Moto takes a 50 per stake with Sony Ericsson, which took UIQ off Symbian's hands last year, the other half.

"The intention is not to run it as a 50-50 joint venture," said outbound Sony Ericsson boss Miles Flint today. A bullish UIQ said today it will also seek further partners. The company has grown from 142 staff in February to over 350 today, with new offices in Budapest and London.

UIQ is a bit more than just a pen UI these days - it's evolved into a "one handed" penless UI that offers a strong competitor to Nokia.

Motorola's Alain Mutricy, senior VP of platform technology, said: "We will not be replacing our other platforms... We will add UIQ into our portfolio into specific strategic segments - particularly multimedia - and geographical areas."

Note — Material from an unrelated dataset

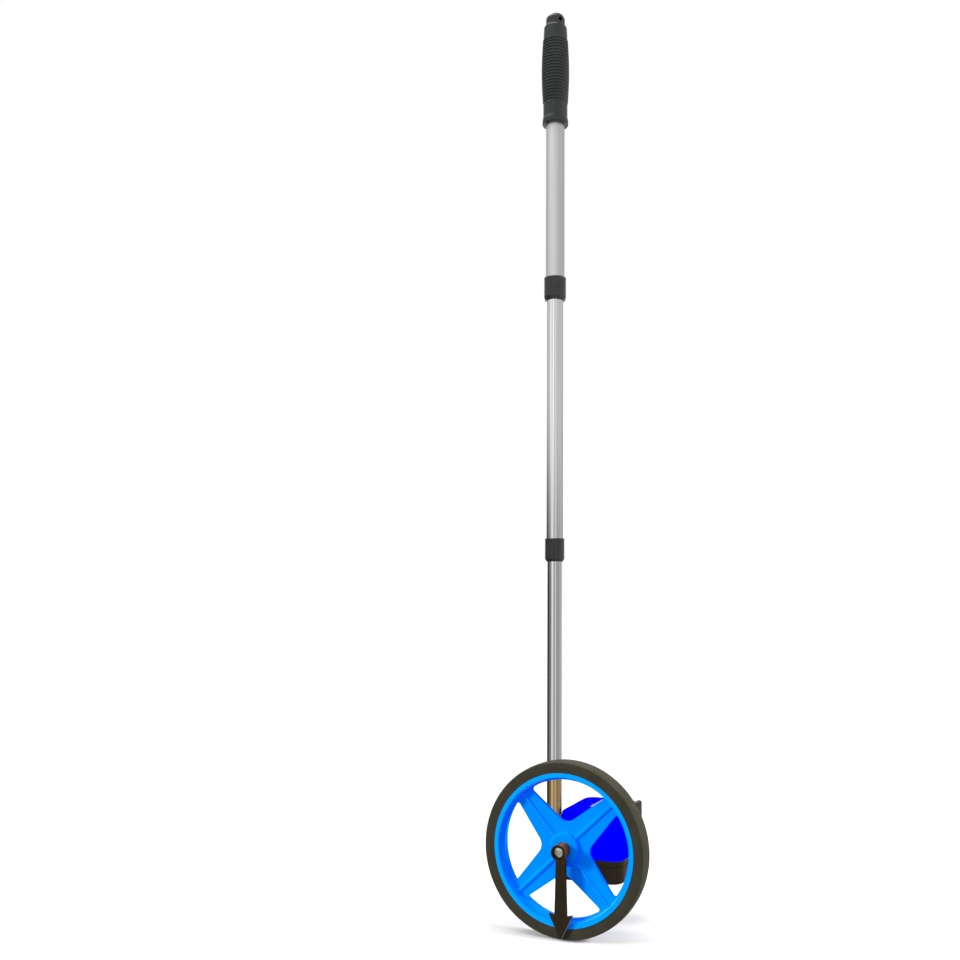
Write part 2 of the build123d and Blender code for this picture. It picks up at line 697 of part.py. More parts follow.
def grip_radius(z):
    """The grip's outer radius over its ribbed length, fullest in the middle."""
    share = (z - RIB_BOTTOM) / (RIB_TOP - RIB_BOTTOM)
    return RIB_END_R + (RIB_MIDDLE_R - RIB_END_R) * math.sin(math.pi * share)


def make_cap_slope(angle):
    """The space over one of the two planes that meet in the cap's low ridge."""
    side = -1 if angle < 0 else 1
    axis = Pos(POLE_X, depth(POLE_DEPTH), height(GRIP_TOP)) * Rot(0, 0, CAP_TURN)
    return axis * Pos(CAP_APEX, 0, 0) * Rot(0, angle, 0) * Pos(side * 20, 0, 10) * Box(40, 40, 20)


def make_hang_hole():
    """The hanging hole's cylinder, which crosses the pole's axis at an angle to the axle."""
    turn = math.radians(HANG_HOLE_TURN)
    plane = Plane(origin=(POLE_X, depth(POLE_DEPTH), height(HANG_HOLE_HEIGHT)), x_dir=(0, 0, 1),
                  z_dir=(math.sin(turn), -math.cos(turn), 0))
    return extrude(plane * Circle(HANG_HOLE_R), 20, both=True)


def make_grip():
    """A ribbed rubber grip, closed at the top by a sloping cap with a hanging hole."""
    lip_top = GRIP_BOTTOM + LIP_HEIGHT
    points = [(UPPER_R, GRIP_BOTTOM), (GRIP_LIP_R - 0.5, GRIP_BOTTOM), (GRIP_LIP_R, GRIP_BOTTOM + 0.8)]
    points += [(GRIP_LIP_R, lip_top - 3.6), (GRIP_NECK_R, lip_top), (GRIP_NECK_R, RIB_BOTTOM - 1)]
    pitch = (RIB_TOP - RIB_BOTTOM) / RIBS
    for index in range(RIBS):
        low = RIB_BOTTOM + pitch * index
        radius = grip_radius(low + pitch / 2)
        points += [(radius - RIB_DEPTH, low), (radius - RIB_DEPTH, low + 0.25 * pitch)]
        points += [(radius, low + 0.45 * pitch), (radius, low + 0.8 * pitch)]
    points += [
        (CAP_SHOULDER_R + 0.5, RIB_TOP),
        (CAP_SHOULDER_R + 0.4, RIB_TOP + 6),
        (CAP_SHOULDER_R, CAP_SHOULDER - 1.4),
        (CAP_SHOULDER_R - 0.9, CAP_SHOULDER),
        (CAP_NECK_R, CAP_SHOULDER + 1.2),
        (CAP_NECK_R, CAP_NECK_TOP),
        (CAP_NECK_R - 1.3, GRIP_TOP - 1.2),
        (CAP_NECK_R - 2.8, GRIP_TOP),
        (0, GRIP_TOP),
        (0, UPPER_TUBE_TOP),
        (UPPER_R, UPPER_TUBE_TOP),
    ]
    body = upright_turned(points)
    return body - make_cap_slope(-CAP_LEFT_SLOPE) - make_cap_slope(CAP_RIGHT_SLOPE) - make_hang_hole()


def all_parts():
    """Every piece of the measuring wheel, by its node's name."""
    lower_bottom, upper_bottom = LOWER_COLLAR[0] + 7, UPPER_COLLAR[0] + 7
    parts = {
        "tyre": make_tyre(),
        "wheel_rim": make_wheel_rim(),
        "hub_bush_front": make_hub_bush(HUB_FACE),
        "hub_bush_rear": make_hub_bush(GEAR_REAR - BUSH_LENGTH),
        "wheel_gear": make_wheel_gear(),
        "axle": make_axle(),
        "axle_nut": make_axle_nut(),
        "front_thrust_washer": make_washer(POINTER_BOSS_REAR, HUB_FACE - 0.15),
        "rear_thrust_washer": make_washer(GEAR_REAR + 0.3, COLLAR_FRONT),
        "pointer_arrow": make_pointer_arrow(),
        "pointer_screw": make_pointer_screw(),
        "housing_upper": make_housing_upper(),
        "housing_base": make_housing_base(),
        "housing_screws": make_housing_screws(),
        "window_bezel": make_window_bezel(),
        "window_lens": make_window_lens(),
        "counter_bracket": make_counter_bracket(),
        "bracket_screws": make_bracket_screws(),
        "drum_shaft": make_drum_shaft(),
        "drum_gear": make_drum_gear(),
        "pinion_shaft": make_pinion_shaft(),
        "pinion_spacers": make_pinion_spacers(),
        "reset_lever": make_reset_lever(),
        "reset_comb": make_reset_comb(),
        "reset_pin": make_reset_pin(),
        "reset_spring": make_reset_spring(),
        "pole_socket": make_pole_socket(),
        "socket_screws": make_socket_screws(),
        "tube_foot_plug": make_tube_foot_plug(),
        "lower_tube": make_lower_tube(),
        "lower_tube_plug": make_tube_plug(LOWER_R, LOWER_TUBE_TOP),
        "lower_collar": make_collar(LOWER_COLLAR, LOWER_COLLAR_R, LOWER_CHAMFER, MIDDLE_R, LOWER_R),
        "lower_collet": make_collet(MIDDLE_R, LOWER_R, lower_bottom - 5),
        "middle_tube": make_tube(MIDDLE_R, lower_bottom, MIDDLE_TUBE_TOP),
        "middle_tube_plug": make_tube_plug(MIDDLE_R, MIDDLE_TUBE_TOP),
        "upper_collar": make_collar(UPPER_COLLAR, UPPER_COLLAR_R, UPPER_CHAMFER, UPPER_R, MIDDLE_R),
        "upper_collet": make_collet(UPPER_R, MIDDLE_R, upper_bottom - 5),
        "upper_tube": make_tube(UPPER_R, upper_bottom, UPPER_TUBE_TOP),
        "grip": make_grip(),
    }
    for index in range(DRUMS):
        parts[f"digit_drum_{index + 1}"] = make_digit_drum(index)
    for index in range(DRUMS - 1):
        parts[f"transfer_pinion_{index + 1}"] = make_transfer_pinion(index)
    return parts


os.makedirs("parts", exist_ok=True)
for node, shape in all_parts().items():
    export_step(shape, f"parts/{node}.step")
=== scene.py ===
import json
import math

import bmesh
import bpy
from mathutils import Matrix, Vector


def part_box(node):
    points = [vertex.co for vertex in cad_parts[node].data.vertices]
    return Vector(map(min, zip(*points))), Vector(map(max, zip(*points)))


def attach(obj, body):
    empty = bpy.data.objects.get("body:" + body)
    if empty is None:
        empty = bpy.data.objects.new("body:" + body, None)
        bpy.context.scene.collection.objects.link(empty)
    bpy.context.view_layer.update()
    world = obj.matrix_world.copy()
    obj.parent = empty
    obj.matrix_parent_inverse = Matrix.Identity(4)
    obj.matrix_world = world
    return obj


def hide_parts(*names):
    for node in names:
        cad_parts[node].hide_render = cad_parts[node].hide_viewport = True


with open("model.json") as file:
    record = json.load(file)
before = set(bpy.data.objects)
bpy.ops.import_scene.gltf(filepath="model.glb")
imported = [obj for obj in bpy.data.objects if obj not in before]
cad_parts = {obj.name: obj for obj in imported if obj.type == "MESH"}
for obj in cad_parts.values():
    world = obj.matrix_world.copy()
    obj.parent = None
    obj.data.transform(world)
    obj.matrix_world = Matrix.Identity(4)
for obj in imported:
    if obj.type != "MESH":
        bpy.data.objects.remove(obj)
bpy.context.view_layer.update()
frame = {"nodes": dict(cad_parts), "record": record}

# Everything is in metres, in the frame's own axes: +X is the direction of travel,
# +Y runs along the axle from the wheel to the housing, and +Z is up.

MM = 0.001


def box_of(node):
    """A node's lowest and highest corner, as vectors."""
    low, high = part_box(node)
    return Vector(low), Vector(high)


TYRE_LOW, TYRE_HIGH = box_of("tyre")
AXLE = Vector((0.0, TYRE_LOW.y, (TYRE_LOW.z + TYRE_HIGH.z) / 2))
WHEEL_R = (TYRE_HIGH.z - TYRE_LOW.z) / 2
RIM_LOW, RIM_HIGH = box_of("wheel_rim")
RIM_R = (RIM_HIGH.z - RIM_LOW.z) / 2

# Base colours that change by place on the object, all painted light: a painted brown reflection on the
# boss's side, a painted highlight on the rim's outer ring and a painted gold reflection on the tube's foot
BOSS_FRONT = box_of("pointer_arrow")[0].y
BOSS_REACH = 9.0 * MM
BOSS_EDGE = 0.5 * MM
BOSS_FADE = (0.6 * MM, 1.6 * MM)
BOSS_PAINTED_REFLECTION = (0.11, 0.045, 0.003)
FLANGE_WIDTH = 3.95 * MM
FLANGE_EDGE = 0.3 * MM
FLANGE_INNER_R = RIM_R - FLANGE_WIDTH
FLANGE_PAINTED_HIGHLIGHT = (0.0, 0.54, 1.0)
FOOT_PAINTED_REFLECTION = (0.84, 0.6, 0.29)
FOOT_FADE = (0.142, 0.158)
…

Today's news also consummates an on-off relationship that's lasted most of the noughties.

Motorola and Sony Ericsson came close to announcing a joint venture in 2002, we revealed exclusively at the time, but the plan was abandoned as Motorola went gung-ho for Linux. That proved to be a fruitless and frustrating wrong turn for the American company, so here it is.

We asked why the not-joint venture was considered a good idea today, but not quite in 2002. They didn't really answer the question.

UIQ sprung from the Mobile Communications Applications research lab at the old Ericsson, and the lab became part of Symbian in 1998, a few months after Symbian itself came together. Motorola was one of the first to develop a phone based on UIQ, in the now notorious "Odin" project, a joint venture with Psion.

See UI wars ‘tore Symbian apart’ – Nokia - our retrospective from 2004.

Motorola subsequently developed some of the first 3G handsets using UIQ for Hutchison, in 2003, but abandoned its Symbian stake the following year.

The company returned to the platform with its Z8 phone this year. We can safely assume many more will follow.